History of St Peters Canal

As I mentioned above, the village of St. Peters sits on an isthmus between the Atlantic and Bras D’Or Lakes. Prior to the digging of the canal it was a popular portage for the aboriginal people for thousands of years. When the French arrived in the area in the early 1600’s they too used it as a portage and Nicolas Denys, one of the important early Acadian traders, built a road to haul large vessels in 1650. There’s actually a small Nicolas Denys Museum in St. Peter’s if you want to learn more about this fascinating man.

St Peters Canal was built by the British from 1854 t0 1869 and is still in use today – in fact, it’s a vital link for recreational sailors who want to bypass the treacherous east coast of Cape Breton to get into the much more tranquil waters of the Bras D’Or Lakes. There is a one lane swing bridge at the lake end of the canal to let sailboats get through. When I was there today they were in the process of replacing it with a two lane bridge.

Here’s what St Peters Canal looks like from Battery Point.

St. Peters Canal, Nova Scotia
St Peters Canal

Up close you can walk along both sides of the one lock on the canal by crossing over the bridge on top of the gates at either end. Today there were a few people mackerel fishing at the Atlantic side of the canal – a Maritime spring tradition.

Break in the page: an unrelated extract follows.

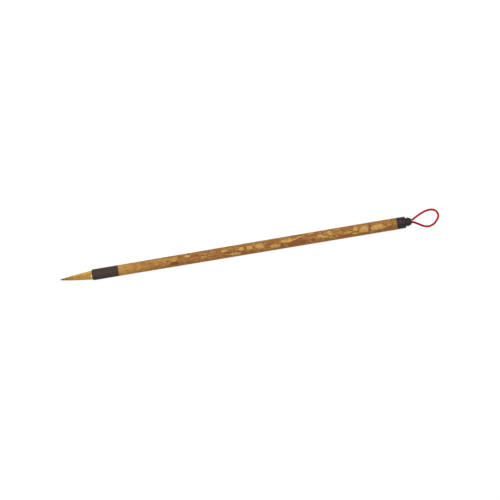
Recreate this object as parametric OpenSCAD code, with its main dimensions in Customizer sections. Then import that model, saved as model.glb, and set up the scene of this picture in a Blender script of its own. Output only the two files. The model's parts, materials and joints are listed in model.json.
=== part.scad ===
/* [Tuft] */
// Length of the hair that shows, from the ferrule's mouth to the point
hair_length = 25; // [22:0.5:30]
// Width of the tuft where it leaves the ferrule
tuft_d = 6.8; // [6.4:0.1:6.8]
// How full the point is: below 1 the sides are convex
taper_power = 0.72; // [0.6:0.02:0.9]

/* [Ferrule] */
// Length of the ferrule that shows
ferrule_length = 20; // [16:0.5:26]
// Outside diameter of the ferrule
ferrule_d = 8.3; // [8.2:0.1:8.6]
// Wall of the ferrule at its mouth
ferrule_wall = 0.75; // [0.7:0.05:0.8]

/* [Handle] */
// Length of the bamboo that shows between the ferrule and the end cap
tube_length = 211.5; // [160:0.5:240]
// Diameter of the bamboo at the ferrule
tube_d_front = 8.2; // [8:0.1:8.6]
// Diameter of the bamboo at the end cap
tube_d_rear = 8.9; // [8.8:0.1:9.4]
// Natural bore of the bamboo
tube_bore_d = 4; // [3:0.1:4.6]

/* [End cap] */
// Length of the end cap that shows
cap_length = 11; // [10.8:0.1:12]
// Diameter of the cap's collar where it meets the bamboo
collar_d = 8.8; // [8.4:0.1:8.8]
// Diameter of the bead that is turned on the cap's knob
bead_d = 6.6; // [6.4:0.1:7]

/* [Hanging cord] */
// Diameter of the cord
cord_d = 1.6; // [1.2:0.1:1.6]

/* [Hidden] */
$fn = 64;

// The brush lies along X with its point at -X, and rests on the plane z = 0.
brush_length = hair_length + ferrule_length + tube_length + cap_length;
x_tip = -brush_length / 2;
x_mouth = x_tip + hair_length;
x_tube = x_mouth + ferrule_length;
x_cap = x_tube + tube_length;
x_nose = x_cap + cap_length;
axis_z = tube_d_rear / 2;

// Tuft: the free hairs end in a ball inside a shallow hollow in the bound roots, so they can bend.
bend_s = 1.9;
x_bend = x_mouth - bend_s;
tip_r = 0.12;
core_r = 1.2;
belly_r = 2.2;
ball_gap = 0.05;
profile_steps = 16;
function hair_r(s) = max(tip_r, tuft_d / 2 * pow(max(0, 1 - s / hair_length), taper_power));
function s_where(r) = hair_length * (1 - pow(2 * r / tuft_d, 1 / taper_power));
ball_r = hair_r(bend_s);

// Roots: whipped with thread, singed and sealed, then set in resin in the ferrule's socket
socket_r = ferrule_d / 2 - ferrule_wall;
resin_t = 0.2;
root_r = socket_r - resin_t;
root_length = 8;
seal_length = 1;
socket_depth = 9.5;
thread_d = 0.3;
thread_turns = 4;
thread_pitch = 0.32;
thread_x = x_mouth + 5.6;
waist_length = 1.4;
resin_start = 0.4;

// Ferrule: rounded mouth in front, tenon into the bamboo behind
lip_length = 1.7;
lip_edge = 0.12;
lip_r = socket_r + lip_edge;
tenon_r = 2.6;
tenon_length = 8;
tenon_chamfer = 0.4;
glue_t = 0.15;
end_gap = 0.3;

// End cap: collar with two fine grooves, neck, bead, rounded nose and a hole for the cord
plug_r = 2.8;
plug_length = 6;
collar_length = 6;
collar_shoulder = 1;
shoulder_step = 0.1;
neck_r = 2.95;
neck_x = 7.4;
bead_x = 8.4;
bead_half = 0.8;
nose_x = 9.2;
nose_r = 1.95;
cord_play = 0.1;
cord_hole_r = cord_d + cord_play;
knot_room_r = 2.2;
knot_room_x = 6.5;
groove_w = 0.3;
groove_depth = 0.15;
groove_x = [4.3, 5.2];

// Cord: both ends go through the nose side by side, and are knotted behind the hole
cord_r = cord_d / 2;
strand_gap = 0.02;
strand_y = cord_r + strand_gap;
knot_turn_r = 1.15;
knot_half = 2 * cord_r;
x_knot = x_cap + knot_room_x - knot_half;
// The loop swings about this point, and the tails stop just short of the ends that turn in it.
pivot_gap = 0.05;
pivot_x = cord_r + pivot_gap;
// The loop's route from the nose and back, as [past the nose, to the side, above the plane]:
// level out of the hole, down under its own weight, and flat on the plane for its outer half
route = [[1.8, 1.35, 4.4], [3.4, 2.3, 4.15], [5.2, 3.2, 3.65], [7.2, 4.15, 2.95],
         [9.4, 5, 2.15], [11.6, 5.75, 1.5], [14, 6.2, 1], [16.4, 6.2, 0.82],
         [18.6, 5.55, 0.8], [20, 4.3, 0.8], [20.8, 2.7, 0.8], [21, 0.9, 0.8],
         [20.2, -1.1, 0.8], [18.8, -2.9, 0.8], [17, -4.5, 0.8], [14.8, -5.5, 0.95],
         [12.4, -5.9, 1.3], [10, -5.45, 1.95], [8, -4.6, 2.65], [6, -3.45, 3.35],
         [4, -2.25, 3.95], [2.2, -1.25, 4.35]];
cord_sides = 8;

// A solid of revolution about the brush's axis, from points [distance along X, radius]
module turned(outline) {
    translate([0, 0, axis_z]) rotate([0, 90, 0]) rotate_extrude() polygon([for (p = outline) [p[1], p[0]]]);
}

// A ring about the brush's axis, between two radii and two places along X
module sleeve(x0, x1, r_in, r_out) {
    turned([[x0, r_in], [x0, r_out], [x1, r_out], [x1, r_in]]);
}

// A rod along X at one side of the axis
module rod(x0, x1, r, y = 0) {
    translate([x0, y, axis_z]) rotate([0, 90, 0]) cylinder(h = x1 - x0, r = r);
}

// One layer of the tuft's free hairs, between two radii, where its outer skin is inside the tuft's own
// outline. Its rear end lies on the ball that turns in the bound roots.
module hair_layer(r_in, r_out, s_end) {
    s_start = max(0, s_where(r_out));
    skin = [for (i = [0:profile_steps])
        let (s = s_start + (s_end - s_start) * i / profile_steps) [x_mouth - s, hair_r(s)]];
    back = x_bend + ball_r + 1;
    outline = concat([[back, r_in], [back, r_out], [x_mouth - s_start, r_out]], skin,
                     r_in > 0 ? [] : [[x_mouth - s_end, 0]]);
    intersection() {
        turned(outline);
        union() {
            translate([x_bend, 0, axis_z]) sphere(r = ball_r);
            rod(x_tip - 1, x_bend, tuft_d);
        }
    }
}

module tip_hairs() {
    color("#8a6030") hair_layer(0, core_r, hair_length);
}

module belly_hairs() {
    color("#a9793c") hair_layer(core_r, belly_r, s_where(core_r));
}

module cover_hairs() {
    color("#c0904a") hair_layer(belly_r, tuft_d, s_where(belly_r));
}

module bound_roots() {
    waist_r = root_r - thread_d;
    half = waist_length / 2;
    color("#8a6030") difference() {
        turned([[x_mouth, 0], [x_mouth, root_r], [thread_x - half, root_r],
                [thread_x - half, waist_r], [thread_x + half, waist_r],
                [thread_x + half, root_r], [x_mouth + root_length, root_r],
                [x_mouth + root_length, 0]]);
        translate([x_bend, 0, axis_z]) sphere(r = ball_r + ball_gap);
    }
}

module binding_thread() {
    turn_r = root_r - thread_d / 2;
    first = thread_x - thread_pitch * (thread_turns - 1) / 2;
    color("#e8e0cc") for (i = [0:thread_turns - 1])
        translate([first + i * thread_pitch, 0, axis_z]) rotate([0, 90, 0])
            rotate_extrude() translate([turn_r, 0]) circle(d = thread_d);
}

module root_seal() {
    color("#4a2c14") rod(x_mouth + root_length, x_mouth + root_length + seal_length, root_r);
}

module tuft_glue() {
    bed = x_mouth + root_length + seal_length;
    color("#d9b25a") turned([[x_mouth + resin_start, root_r], [x_mouth + resin_start, socket_r],
                             [x_mouth + socket_depth, socket_r], [x_mouth + socket_depth, 0],
                             [bed, 0], [bed, root_r]]);
}

module ferrule() {
    outer_r = ferrule_d / 2;
    lip = [for (a = [0:10:90])
        [x_mouth + lip_length * (1 - cos(a)), lip_r + (outer_r - lip_r) * sin(a)]];
    color("#4e4138") turned(concat(
        [[x_mouth + socket_depth, 0], [x_mouth + socket_depth, socket_r], [x_mouth, socket_r]],
        lip,
        [[x_tube, outer_r], [x_tube, tenon_r], [x_tube + tenon_length - tenon_chamfer, tenon_r],
         [x_tube + tenon_length, tenon_r - tenon_chamfer], [x_tube + tenon_length, 0]]));
}

module ferrule_glue() {
    color("#b98a4a") sleeve(x_tube, x_tube + tenon_length - tenon_chamfer, tenon_r, tenon_r + glue_t);
}

module bamboo_tube() {
    socket_front = x_tube + tenon_length + end_gap;
    socket_rear = x_cap - plug_length - end_gap;
    color("#a5723a") turned([
        [x_tube, tenon_r + glue_t], [x_tube, tube_d_front / 2], [x_cap, tube_d_rear / 2],
        [x_cap, plug_r + glue_t], [socket_rear, plug_r + glue_t], [socket_rear, tube_bore_d / 2],
        [socket_front, tube_bore_d / 2], [socket_front, tenon_r + glue_t]]);
}

module cap_glue() {
    color("#b98a4a") sleeve(x_cap - plug_length, x_cap, plug_r, plug_r + glue_t);
}

module end_cap() {
    collar_r = collar_d / 2;
    shoulder_r = collar_r - shoulder_step;
    grooves = [for (g = groove_x) each [
        [x_cap + g - groove_w / 2, collar_r], [x_cap + g, collar_r - groove_depth],
        [x_cap + g + groove_w / 2, collar_r]]];
    shoulder = [for (a = [0:15:90])
        [x_cap + collar_length + collar_shoulder * sin(a), neck_r + (shoulder_r - neck_r) * cos(a)]];
    bead = [for (a = [0:20:180])
        [x_cap + bead_x - bead_half * cos(a), neck_r + (bead_d / 2 - neck_r) * sin(a)]];
    nose = [for (a = [0:15:90])
        [x_cap + nose_x + (cap_length - nose_x) * sin(a), nose_r + (neck_r - nose_r) * cos(a)]];
    color("#35302f") turned(concat(
        [[x_cap - plug_length, knot_room_r], [x_cap - plug_length, plug_r], [x_cap, plug_r],
         [x_cap, collar_r]],
        grooves, shoulder, [[x_cap + neck_x, neck_r]], bead, nose,
        [[x_nose, cord_hole_r], [x_cap + knot_room_x, cord_hole_r],
         [x_cap + knot_room_x, knot_room_r]]));
}

module cord_tails() {
    color("#b01424") for (side = [-1, 1]) rod(x_knot + knot_half, x_nose, cord_r, side * strand_y);
}

// A stopper knot, as two turns of the cord round its own ends
module cord_knot() {
    color("#b01424") {
        for (side = [-1, 1])
            translate([x_knot + side * cord_r, 0, axis_z]) rotate([0, 90, 0])
                rotate_extrude() translate([knot_turn_r, 0]) circle(r = cord_r);
        rod(x_knot - knot_half, x_knot + knot_half, knot_turn_r);
    }
}

function unit(v) = v / norm(v);

// A cord as one polyhedron: a ring of sides round each point, square to the way through it
module swept_cord(points, radii) {
    n = len(points);
    ways = [for (i = [0:n - 1]) unit(points[min(i + 1, n - 1)] - points[max(i - 1, 0)])];
    rings = [for (i = [0:n - 1])
        let (side = unit(cross(ways[i], [0, 0, 1])), up = cross(side, ways[i]))
            for (k = [0:cord_sides - 1])
                let (a = 360 * (k + 0.5) / cord_sides)
                    points[i] + radii[i] * (side * cos(a) + up * sin(a))];
    walls = [for (i = [0:n - 2], k = [0:cord_sides - 1])
        let (m = (k + 1) % cord_sides, a = i * cord_sides, b = a + cord_sides)
            [a + k, a + m, b + m, b + k]];
    first_end = [for (k = [cord_sides - 1:-1:0]) k];
    last_end = [for (k = [cord_sides:-1:1]) n * cord_sides - k];
    polyhedron(rings, concat([first_end], walls, [last_end]));
}

// The loop, with round ends that turn at the mouth of the cap's hole
module hanging_loop() {
    dome = [30, 60, 90];
    lead = [for (a = dome) [x_nose + pivot_x - cord_r * cos(a), strand_y, axis_z]];
    tail = [for (i = [2:-1:0]) [lead[i].x, -strand_y, axis_z]];
    way = [for (p = route) [x_nose + p.x, p.y, p.z]];
    radii = concat([for (a = dome) cord_r * sin(a)], [for (p = route) cord_r],
                   [for (i = [2:-1:0]) cord_r * sin(dome[i])]);
    color("#b01424") swept_cord(concat(lead, way, tail), radii);
}

tip_hairs();
belly_hairs();
cover_hairs();
bound_roots();
binding_thread();
root_seal();
tuft_glue();
ferrule();
ferrule_glue();
bamboo_tube();
cap_glue();
end_cap();
cord_tails();
cord_knot();
hanging_loop();
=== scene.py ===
"""A calligraphy brush lying flat: a pointed hair tuft in a horn ferrule, a handle of spotted bamboo,
a turned horn cap and a red cord loop. Lengths are in metres, along X from the point to the cap."""
import json
import bmesh
import bpy
import numpy as np
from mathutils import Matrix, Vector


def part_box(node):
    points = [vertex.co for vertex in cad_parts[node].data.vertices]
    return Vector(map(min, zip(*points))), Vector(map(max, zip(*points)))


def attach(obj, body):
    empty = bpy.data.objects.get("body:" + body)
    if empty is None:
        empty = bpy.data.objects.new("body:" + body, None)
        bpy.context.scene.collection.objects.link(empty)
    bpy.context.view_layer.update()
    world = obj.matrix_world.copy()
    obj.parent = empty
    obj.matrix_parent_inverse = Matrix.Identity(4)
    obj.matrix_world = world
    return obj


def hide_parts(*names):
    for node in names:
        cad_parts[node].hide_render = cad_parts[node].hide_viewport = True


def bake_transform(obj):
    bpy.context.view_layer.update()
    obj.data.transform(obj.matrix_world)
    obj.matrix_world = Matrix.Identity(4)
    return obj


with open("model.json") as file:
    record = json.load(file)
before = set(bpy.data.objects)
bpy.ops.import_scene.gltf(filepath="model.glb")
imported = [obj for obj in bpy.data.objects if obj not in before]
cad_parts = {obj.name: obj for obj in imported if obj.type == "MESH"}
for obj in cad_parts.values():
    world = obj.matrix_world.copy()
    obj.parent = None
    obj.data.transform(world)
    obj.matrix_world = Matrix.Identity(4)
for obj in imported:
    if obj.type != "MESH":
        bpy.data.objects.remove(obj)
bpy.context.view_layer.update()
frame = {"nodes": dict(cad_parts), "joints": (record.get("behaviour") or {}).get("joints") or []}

# ---- Core hairs ----------------------------------------------------------------------------------
# The stiffest and longest hairs, a slim bundle in the middle of the tuft that makes its fine point.
# Natural brown hair, combed parallel and laid root to root, so its uncut tips taper by themselves.
mm = 0.001
x_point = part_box("tip_hairs")[0].x
x_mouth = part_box("ferrule")[0].x
axis_z = (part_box("bamboo_tube")[0].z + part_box("bamboo_tube")[1].z) / 2
hair_length = x_mouth - x_point
tuft_r = 3.4 * mm
tuft_fullness = 0.72
point_r = 0.07 * mm
core_r = 1.2 * mm
lock_count = 22
lock_pull = 0.45
hair_rows = 11
bundle_sides = 48
mass_tone = 0.3
comb_aside = 0.3 * mm


def outline(s):
    """Radius of the tuft at s ahead of the ferrule's mouth: its radius at the mouth times a power of the
    part of the length still ahead, which makes the sides slightly convex."""
    ahead = np.clip(1 - s / hair_length, 0, 1)
    return np.maximum(point_r, tuft_r * ahead ** tuft_fullness)


def reach_of(r):
    """Distance ahead of the mouth at which the tuft's radius has fallen to r, from the same power."""
    return hair_length * (1 - (r / tuft_r) ** (1 / tuft_fullness))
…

Photo of St Peters Canal Lock
St Peters Canal Lock

St Peters Canal was designated a National Historic Site way back in 1929 and while it’s certainly interesting in its own right, I think what really makes St. Peter’s a great place to visit is adjacent Battery Point Park.

History of Battery Point

Battery Point has played a significant, if overlooked, part in the history of the conflicts that wracked Cape Breton from almost the first time that Europeans set foot on it. The earliest French colonial leaders in both mainland Nova Scotia and Cape Breton were ruthless businessmen who frequently attacked each other’s nascent trading posts and sometimes even murdered each other. Nicolas Denys had his base in St. Pierre (St. Peter’s) overrun several times by rivals and eventually gave up and moved to Nipisguit (modern day Bathurst, New Brunswick). The story of his life reads like a not too believable historical novel, except it was true.

After the English were ceded mainland Nova Scotia by the Treaty of Utrecht in 1713, things really heated up. The French were still on Ile Royale (Cape Breton) and commenced building the mighty Fortress of Louisbourg. However, St. Peter’s took on strategic importance as a potential first line of defence against any attack on Louisbourg. They built Fort Toulouse at the mouth of St.Peter’s Bay and it was about as successful as Louisbourg itself. In both successful attacks in 1745 and 1758, Fort Toulouse fell first. You can learn all this and more by reading the various interpretive information at Battery Point Provincial Park.

I drove the car a short distance into the park from the canal parking lot and parked again beside the entrance to the campground. There’s a short trail that leads from here to the site of Fort Toulouse. There’s also this very nice small lighthouse.

Battery Point Light, St. Peter's
Battery Point Light, St. Peter’s

Here’s the sign marking the site of Fort Toulouse. It’s appropriate that it’s in the shape of a cross because there is nothing other than this to indicate that Fort Toulouse ever existed.

Sign for Fort Toulouse
Fort Toulouse

This is a view of the small point on which the fort was located.

Site of Fort Toulouse
Site of Fort Toulouse

I don’t know about you, but I always get an eerie feeling when I visit a place, usually by myself, that once was the site of what at the time, must have been a cataclysmic event to the players involved. A lot of people died here – twice.  And now, it’s just a really nice place to pitch a tent beside the sea. Cape Breton is full of such places and not just ones with unhappy memories.

A Nice Spot to Camp, Battery Point Park
A Nice Spot to Camp, Battery Point Park

I have one more stop in Battery Park and that’s the short, but quite steep climb up to the remains of Fort Dorchester on the highest point overlooking St. Peter’s Bay. The park actually has a very well marked trail system and you can choose from multiple routes. Being the idiot I am, I chose the hard way up, arriving at the top heaving for breath and bent over like Basil Fawlty in one of his conniption fits. But the view over St. Peter’s Bay was well worth it.

View from Fort Dorchester
View from Fort Dorchester

Fort Dorchester was built by the British in the late 1700’s after the French Revolution provoked fears (rightly so) of yet another war with France. Unlike Fort Toulouse it was never attacked and burnt which explains why you can still clearly see the outlines of the fort underneath the undulating grass.

Finally, if this isn’t enough reason to put St. Peter’s on your next Cape Breton itinerary, it was the home of famed Nova Scotia photographer Wallace MacAskill and the house he grew up in is now a museum that every photographer should want to visit.

Slán from beautiful and historic Cape Breton.